Overall it was quite a positive Spring Statement, in which the Chancellor provided an update on the performance of the economy. Mr Hammond revealed that the economy is expected to grow at the slightly faster rate of 1.5% in 2018, compared with the 1.4% forecast in the Autumn Budget.

He also revealed that debt and borrowing have been revised downwards, with the budget deficit now set to reach £45.2bn this year and debt expected to start falling as a share of GDP from next year. Inflation is also predicted to fall back down to the Bank of England’s 2% target over the coming 12 months. The Chancellor suggested that the UK’s public finances have reached a ‘turning point’.

Measures for businesses and the self-employed

Business rates

At the Autumn Budget 2017 it was announced that business rates revaluations will take place every three years, rather than every five years, following the next revaluation. At the Spring Statement the Chancellor announced that the next revaluation will be brought forward from 2022 to 2021, meaning that the first change to three-year revaluations will take place in 2024.

Dividend allowance

The Dividend Allowance is set to be reduced from £5,000 to £2,000 from 6 April 2018, just two years after it was first introduced. The stated aim of the move is to ‘address the unfairness’ around the director-shareholders’ tax advantage, as well as what the Chancellor described as the ‘extremely generous tax break for investors with substantial share portfolios’.

Changes to car fuel benefit rates

From April 2018 the benefit-in-kind rates for cars will increase significantly, with further rises planned in 2019 and 2020. The increases are likely to result in cost rises for employers providing company cars to their employees.

In addition, from 6 April 2018, the taxable diesel car benefit for diesel cars will rise from 3% to 4%, although the maximum fuel rate remains at 37% (unless the car is registered on or after 1 September 2017 and meets the Euro 6d emissions standard).

Compulsory employer pension contributions to rise

The pensions auto-enrolment legislation currently requires employers to contribute at least 1% on the qualifying pensionable earnings for eligible jobholders. From 6 April 2018 this will rise to 2%, with a further rise to 3% planned in April 2019.


The Chancellor announced various consultations on the VAT registration threshold, tax relief on training and skills and Entrepreneurs Relief.

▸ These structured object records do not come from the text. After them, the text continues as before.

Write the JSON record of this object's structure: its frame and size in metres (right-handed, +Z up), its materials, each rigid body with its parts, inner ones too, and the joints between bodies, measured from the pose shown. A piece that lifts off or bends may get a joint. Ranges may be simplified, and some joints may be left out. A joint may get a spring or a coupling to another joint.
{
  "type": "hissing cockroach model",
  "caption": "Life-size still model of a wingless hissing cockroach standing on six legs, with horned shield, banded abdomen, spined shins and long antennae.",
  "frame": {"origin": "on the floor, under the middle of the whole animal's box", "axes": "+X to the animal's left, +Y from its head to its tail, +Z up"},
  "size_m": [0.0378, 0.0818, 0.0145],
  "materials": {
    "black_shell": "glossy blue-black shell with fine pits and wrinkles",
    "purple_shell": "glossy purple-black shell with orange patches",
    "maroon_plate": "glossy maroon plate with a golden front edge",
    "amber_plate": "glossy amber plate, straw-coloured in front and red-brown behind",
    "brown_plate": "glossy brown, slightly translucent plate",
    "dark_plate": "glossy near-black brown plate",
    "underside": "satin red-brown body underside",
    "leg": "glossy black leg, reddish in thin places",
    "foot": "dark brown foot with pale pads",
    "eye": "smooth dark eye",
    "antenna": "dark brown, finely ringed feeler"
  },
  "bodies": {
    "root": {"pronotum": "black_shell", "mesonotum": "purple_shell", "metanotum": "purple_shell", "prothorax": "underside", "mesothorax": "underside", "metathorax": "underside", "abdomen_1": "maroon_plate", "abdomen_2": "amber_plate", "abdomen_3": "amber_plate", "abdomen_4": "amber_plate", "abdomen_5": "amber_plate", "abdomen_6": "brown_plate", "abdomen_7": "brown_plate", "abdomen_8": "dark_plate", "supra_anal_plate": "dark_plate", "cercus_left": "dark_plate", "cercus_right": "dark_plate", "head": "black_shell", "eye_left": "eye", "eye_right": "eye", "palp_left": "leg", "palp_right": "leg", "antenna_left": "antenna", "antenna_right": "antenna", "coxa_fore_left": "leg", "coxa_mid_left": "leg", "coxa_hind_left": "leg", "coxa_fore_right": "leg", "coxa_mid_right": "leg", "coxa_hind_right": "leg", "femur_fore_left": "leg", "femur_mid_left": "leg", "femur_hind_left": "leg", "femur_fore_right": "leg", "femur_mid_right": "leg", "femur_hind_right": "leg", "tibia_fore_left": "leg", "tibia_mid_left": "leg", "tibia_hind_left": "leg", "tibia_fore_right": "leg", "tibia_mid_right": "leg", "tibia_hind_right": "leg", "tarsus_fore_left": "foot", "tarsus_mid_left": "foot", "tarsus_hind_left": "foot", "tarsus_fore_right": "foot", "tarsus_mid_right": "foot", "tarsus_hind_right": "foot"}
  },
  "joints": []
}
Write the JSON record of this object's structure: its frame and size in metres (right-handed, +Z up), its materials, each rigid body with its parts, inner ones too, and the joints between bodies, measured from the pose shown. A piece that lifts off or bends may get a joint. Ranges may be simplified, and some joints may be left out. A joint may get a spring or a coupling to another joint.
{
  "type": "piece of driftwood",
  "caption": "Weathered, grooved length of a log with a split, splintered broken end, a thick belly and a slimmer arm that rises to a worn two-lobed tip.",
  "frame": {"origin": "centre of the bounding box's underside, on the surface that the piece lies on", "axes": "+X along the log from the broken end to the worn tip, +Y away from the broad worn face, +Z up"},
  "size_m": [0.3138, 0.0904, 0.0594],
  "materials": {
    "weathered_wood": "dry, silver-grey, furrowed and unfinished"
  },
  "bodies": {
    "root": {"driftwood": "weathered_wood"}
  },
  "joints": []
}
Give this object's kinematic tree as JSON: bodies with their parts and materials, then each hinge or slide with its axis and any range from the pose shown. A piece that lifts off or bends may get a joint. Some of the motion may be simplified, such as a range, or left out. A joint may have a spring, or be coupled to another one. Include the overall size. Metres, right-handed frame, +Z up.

These can be found at

Personal measures

Personal allowance and higher rate threshold

 Personal allowance to increase to £11,850 from 6 April 2018. The higher rate threshold will also increase to £46,350 from 6 April 2018

Capital gains tax  (CGT)

 The CGT annual exemption will increase to £11,700 for individuals and £5,850 for trustees from 6 April 2018.

National Living Wage (NLW) and National Minimum Wage (NMW) rates

From 1 April 2018 the NLW for workers aged 25 and over will rise to £7.83 per hour. The NMW rates will also increase, rising to £7.38 for those aged 21-24 and to £5.90 for workers aged 18-20. The rate for 16 and 17-year-olds will go up to £4.20, while the NMW for apprentices (those under 19, or 19 or over and in the first year of their apprenticeship) will be set at £3.70.

Increase in the pensions Lifetime Allowance

 The Lifetime Allowance represents the maximum amount that an individual can save into their pension pot and still benefit from tax relief at their marginal rate. As previously announced, it will increase in line with CPI for 2018/19, rising from £1,000,000 to £1,030,000.